[REQUIREMENT]
The material below contains a line with "return material" and a line with "if empty is". Copy exactly those two lines and all lines between them.

[DATA BLOCK]
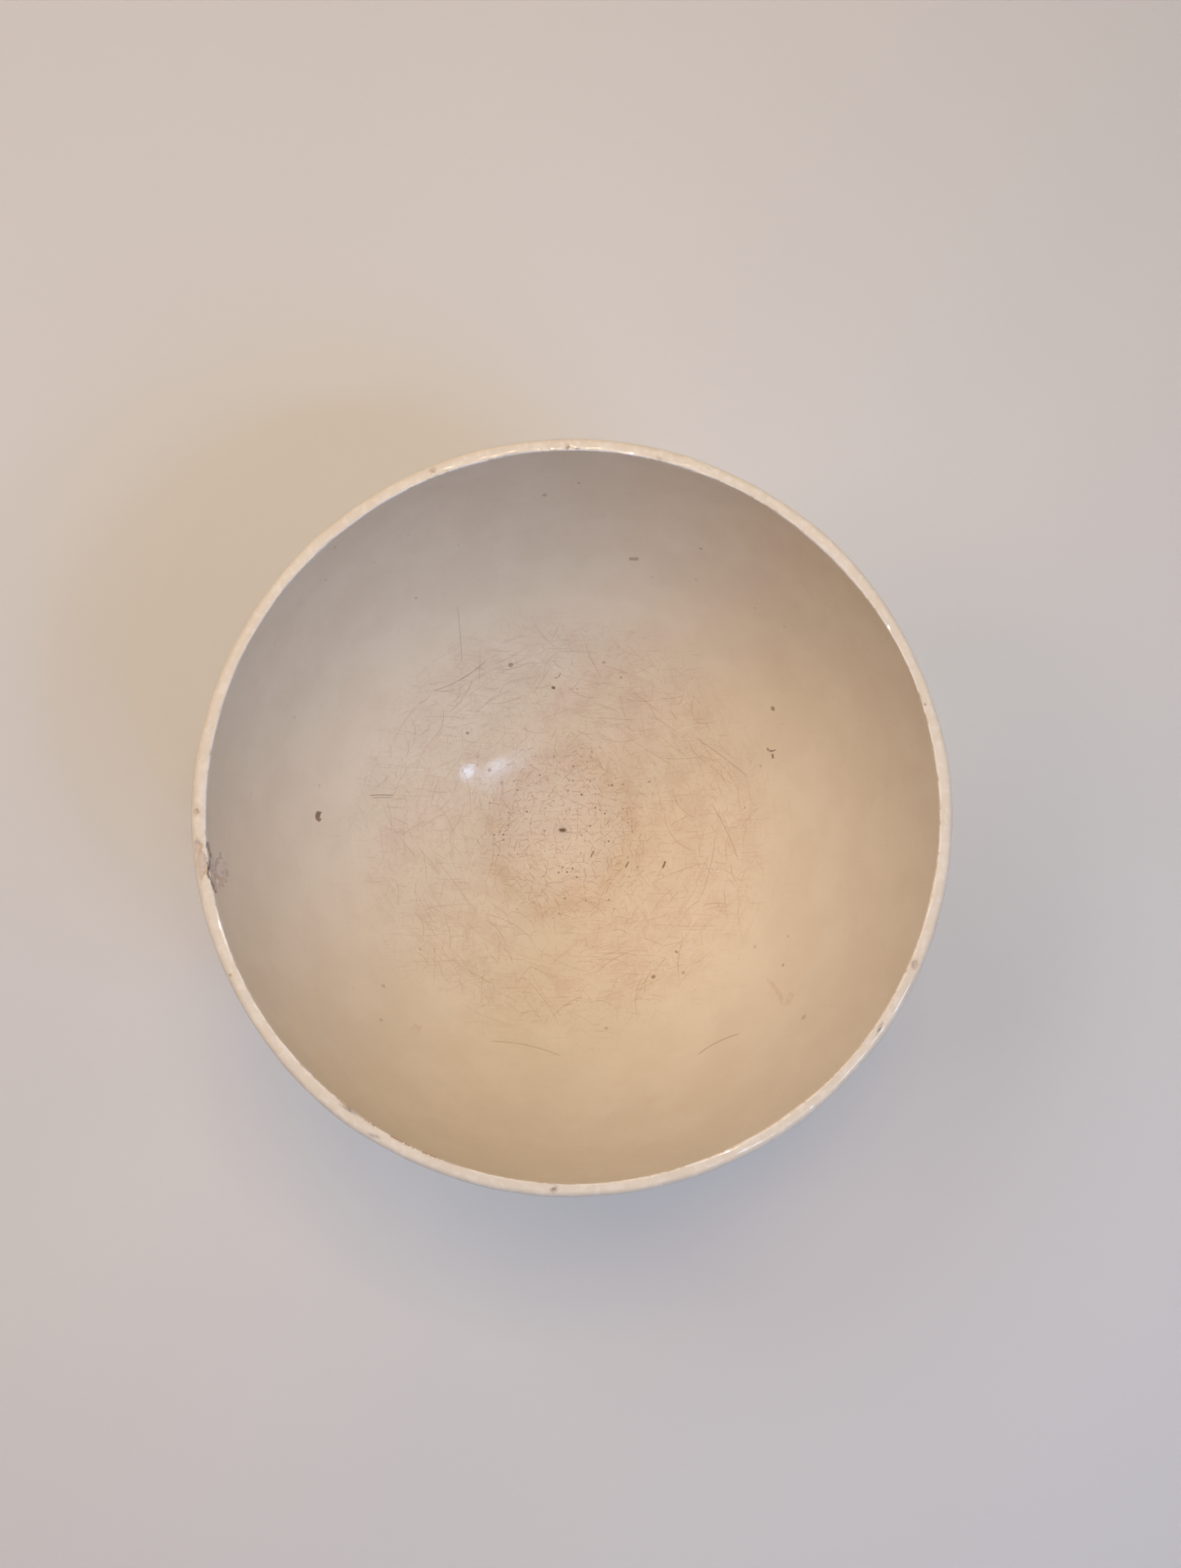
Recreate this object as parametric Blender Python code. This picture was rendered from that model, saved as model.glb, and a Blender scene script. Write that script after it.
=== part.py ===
"""Evaporating dish: a deep round basin of glazed ceramic, one fired piece, in metres.

The dish is a solid of revolution about +Z. It stands on its flat base, with the origin at the
centre of the base. Inside and outside are superellipses, a little fuller than an ellipse, so the
wall thickens evenly from the lip to the bottom. The lip is a narrow flat land, rounded well over
outwards and a little inwards.
"""

import math

import bpy
import numpy as np

# Driving dimensions, metres
RIM_DIAMETER = 0.216  # outside, at the lip
HEIGHT = 0.1300  # base to the top of the lip
RIM_WALL = 0.0042  # wall just under the lip
BOTTOM_WALL = 0.0055  # wall at the centre of the base
BASE_DIAMETER = 0.056  # flat underside that the dish stands on
BASE_CHAMFER = 0.0006  # slope between the flat underside and the bowl's outside
LIP_DEPTH = 0.0030  # from the top of the lip down to where the bowl's curve begins
LIP_OUTER_RADIUS = 0.0022  # rounding of the lip's outer edge
LIP_INNER_RADIUS = 0.0006  # rounding of the lip's inner edge
FULLNESS = 2.1  # exponent of the bowl's superellipse; 2 is an ellipse, more is fuller

# Fineness of the facets
SIDES = 72  # facets around the axis
BOWL_STEPS = 17  # facets from the axis to the rim, inside
OUTSIDE_STEPS = 14  # facets from the base to the rim, outside
ROUNDING_STEPS = 4  # facets across each rounded edge of the lip

# Glaze, as a plain cream
GLAZE_COLOUR = (0.68, 0.60, 0.46, 1.0)
GLAZE_ROUGHNESS = 0.18
GLAZE_COAT = 0.4


def clear_scene():
    for thing in list(bpy.data.objects):
        bpy.data.objects.remove(thing)


def bowl_curve(belly_z, across, down, start, end, steps):
    """Rows of (radius, height) on the superellipse (radius / across)^n + ((belly_z - height) / down)^n = 1.

    The points stand at even turns from start to end, where 0 is the rim and a quarter turn is the axis.
    """
    turn = np.linspace(start, end, steps + 1)
    power = 2 / FULLNESS
    radius = across * np.abs(np.cos(turn)) ** power
    height = belly_z - down * np.abs(np.sin(turn)) ** power
    return np.column_stack((radius, height))


def rounded_edge(centre_radius, centre_z, radius, start, end):
    """A quarter circle about (centre_radius, centre_z), as rows of (radius, height)."""
    turn = np.linspace(start, end, ROUNDING_STEPS + 1)
    return np.column_stack((centre_radius + radius * np.cos(turn), centre_z + radius * np.sin(turn)))


def depth_at(radius, across):
    """How deep the superellipse is at a radius, as a share of its whole depth."""
    return (1 - (radius / across) ** FULLNESS) ** (1 / FULLNESS)


def dish_profile():
    """Half of the dish's cross-section: up the inside from the axis, over the lip, down the outside to the axis."""
    rim_radius = RIM_DIAMETER / 2
    mouth_radius = rim_radius - RIM_WALL
    base_radius = BASE_DIAMETER / 2
    belly_z = HEIGHT - LIP_DEPTH  # where the bowl's curve turns upright

    inside = bowl_curve(belly_z, mouth_radius, belly_z - BOTTOM_WALL, math.pi / 2, 0, BOWL_STEPS)
    inside[0, 0] = 0.0
    lip_inside = rounded_edge(
        mouth_radius + LIP_INNER_RADIUS, HEIGHT - LIP_INNER_RADIUS, LIP_INNER_RADIUS, math.pi, math.pi / 2
    )
    lip_outside = rounded_edge(
        rim_radius - LIP_OUTER_RADIUS, HEIGHT - LIP_OUTER_RADIUS, LIP_OUTER_RADIUS, math.pi / 2, 0
    )
    # The outside curve is as deep as it must be to pass through the top of the base's chamfer.
    foot_radius = base_radius + BASE_CHAMFER
    outside_depth = (belly_z - BASE_CHAMFER) / depth_at(foot_radius, rim_radius)
    foot_turn = math.acos((foot_radius / rim_radius) ** (FULLNESS / 2))
    outside = bowl_curve(belly_z, rim_radius, outside_depth, 0, foot_turn, OUTSIDE_STEPS)
    base = np.array(((base_radius, 0.0), (0.0, 0.0)))
    return np.vstack((inside, lip_inside, lip_outside, outside, base))


def turned(name, profile):
    """A closed solid of revolution about Z, made by a Screw modifier from a profile that ends on the axis."""
    points = [(radius, 0.0, height) for radius, height in profile]
    edges = [(i, i + 1) for i in range(len(points) - 1)]
    mesh = bpy.data.meshes.new(name)
    mesh.from_pydata(points, edges, [])
    solid = bpy.data.objects.new(name, mesh)
    bpy.context.scene.collection.objects.link(solid)
    screw = solid.modifiers.new("turning", "SCREW")
    screw.axis = "Z"
    screw.angle = 2 * math.pi
    screw.steps = SIDES
    screw.render_steps = SIDES
    screw.use_merge_vertices = True
    screw.merge_threshold = 0.00001
    screw.use_smooth_shade = True
    return solid


def glaze():
    material = bpy.data.materials.new("cream glaze")
    material.use_nodes = True
    shader = material.node_tree.nodes["Principled BSDF"]
    shader.inputs["Base Color"].default_value = GLAZE_COLOUR
    shader.inputs["Roughness"].default_value = GLAZE_ROUGHNESS
    shader.inputs["Metallic"].default_value = 0.0
    shader.inputs["Coat Weight"].default_value = GLAZE_COAT
    return material


def make_dish():
    dish = turned("dish", dish_profile())
    dish.data.materials.append(glaze())
    return dish


clear_scene()
make_dish()
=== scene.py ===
"""An old evaporating dish: one deep basin of cream glazed ceramic, stirred, scratched and stained inside,
with a flake broken out of its lip."""

import math

import bpy
import numpy as np
from mathutils import Matrix, Vector


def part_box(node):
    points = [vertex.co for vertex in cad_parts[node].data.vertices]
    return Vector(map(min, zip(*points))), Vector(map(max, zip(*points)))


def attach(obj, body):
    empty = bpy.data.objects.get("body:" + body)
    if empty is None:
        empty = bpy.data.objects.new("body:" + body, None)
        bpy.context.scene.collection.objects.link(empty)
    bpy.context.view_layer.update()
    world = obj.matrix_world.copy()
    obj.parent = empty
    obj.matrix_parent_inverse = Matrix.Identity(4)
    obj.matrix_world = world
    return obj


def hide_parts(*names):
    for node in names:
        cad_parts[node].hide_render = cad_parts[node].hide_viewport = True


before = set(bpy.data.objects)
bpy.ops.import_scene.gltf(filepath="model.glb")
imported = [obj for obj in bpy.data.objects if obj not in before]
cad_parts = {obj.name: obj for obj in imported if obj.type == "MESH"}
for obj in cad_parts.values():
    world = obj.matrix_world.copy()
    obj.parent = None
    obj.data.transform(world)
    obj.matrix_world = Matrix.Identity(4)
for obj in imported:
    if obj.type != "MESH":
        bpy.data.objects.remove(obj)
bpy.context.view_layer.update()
DISH_LOW, DISH_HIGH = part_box("dish")

MM = 0.001
TURN = 2 * math.pi

# The dish, as the frame has it
RIM_RADIUS = DISH_HIGH.x
HEIGHT = DISH_HIGH.z
RIM_WALL = 4.2 * MM
BOTTOM_WALL = 5.5 * MM
BASE_RADIUS = 28 * MM
BASE_CHAMFER = 0.6 * MM
LIP_DEPTH = 3.0 * MM
LIP_OUTER_RADIUS = 2.2 * MM
LIP_INNER_RADIUS = 0.6 * MM
FULLNESS = 2.1
MOUTH_RADIUS = RIM_RADIUS - RIM_WALL
BELLY_Z = HEIGHT - LIP_DEPTH
BOWL_DEPTH = BELLY_Z - BOTTOM_WALL

# What only the fired piece has
FOOT_RING = 6.5 * MM  # width of the ground ring under the base
FOOT_HOLLOW = 0.5 * MM  # how far the middle of the base is hollowed
KILN_OVAL = 0.0015  # share of the radius that the mouth is out of round
WALL_WAVE = 0.10 * MM
LIP_WAVE = 0.12 * MM
CENTRE_PIT = 0.35 * MM
LIP_MIDDLE = 2.0 * MM  # from the arris, along the profile
FOOT_BEAD = 0.22 * MM  # glaze gathered above the foot
DEEPEST_BREAK = 1.5 * MM
CRACK_DEPTH = 0.18 * MM

# The mesh
ROWS = 178
COLUMNS = 560

# Broken places: azimuth in degrees, radius and height of the middle, half sizes round, across and up, in mm
CHIP_ANGLE = 189.6
BREAKS = (
    ("lip spall", 188.3, 106.3, HEIGHT / MM + 0.35, 5.4, 3.6, 1.05),
    ("flake", 190.4, 102.9, HEIGHT / MM - 8.0, 5.0, 1.5, 7.6),
    ("upper left nick", 113.9, 106.2, HEIGHT / MM + 0.2, 1.1, 0.9, 0.5),
    ("top nick", 92.1, 104.9, HEIGHT / MM + 0.2, 0.7, 0.6, 0.4),
    ("right nick", -25.3, 105.4, HEIGHT / MM + 0.2, 1.3, 1.1, 0.55),
    ("bottom nick", -93.9, 105.8, HEIGHT / MM + 0.1, 1.0, 0.8, 0.5),
    ("left nick", 181.2, 106.6, HEIGHT / MM, 0.8, 0.7, 0.5),
)
# Brown along the edge of the spall, of the flake and of each nick
EDGE_DIRT = (0.25, 0.10, 0.5)
# How wide a mm down the wall looks from above
WALL_SEEN = 0.265
# A dirty crack between the spall and the flake, and the flake's lower side: azimuth in degrees, mm outwards
# from the inner arris as seen from above
CRACK = (
    (186.0, -0.3),
    (187.0, -0.6),
    (188.1, -0.9),
    (189.1, -0.4),
    (189.9, 0.1),
    (190.7, 0.6),
    (192.0, -0.1),
    (193.5, -0.75),
)
FLAKE_SIDE = ((188.6, -4.1), (190.5, -4.3), (191.9, -3.9))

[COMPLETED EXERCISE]
    return material


def make_dish():
    dish = turned("dish", dish_profile())
    dish.data.materials.append(glaze())
    return dish


clear_scene()
make_dish()
=== scene.py ===
"""An old evaporating dish: one deep basin of cream glazed ceramic, stirred, scratched and stained inside,
with a flake broken out of its lip."""

import math

import bpy
import numpy as np
from mathutils import Matrix, Vector


def part_box(node):
    points = [vertex.co for vertex in cad_parts[node].data.vertices]
    return Vector(map(min, zip(*points))), Vector(map(max, zip(*points)))


def attach(obj, body):
    empty = bpy.data.objects.get("body:" + body)
    if empty is None:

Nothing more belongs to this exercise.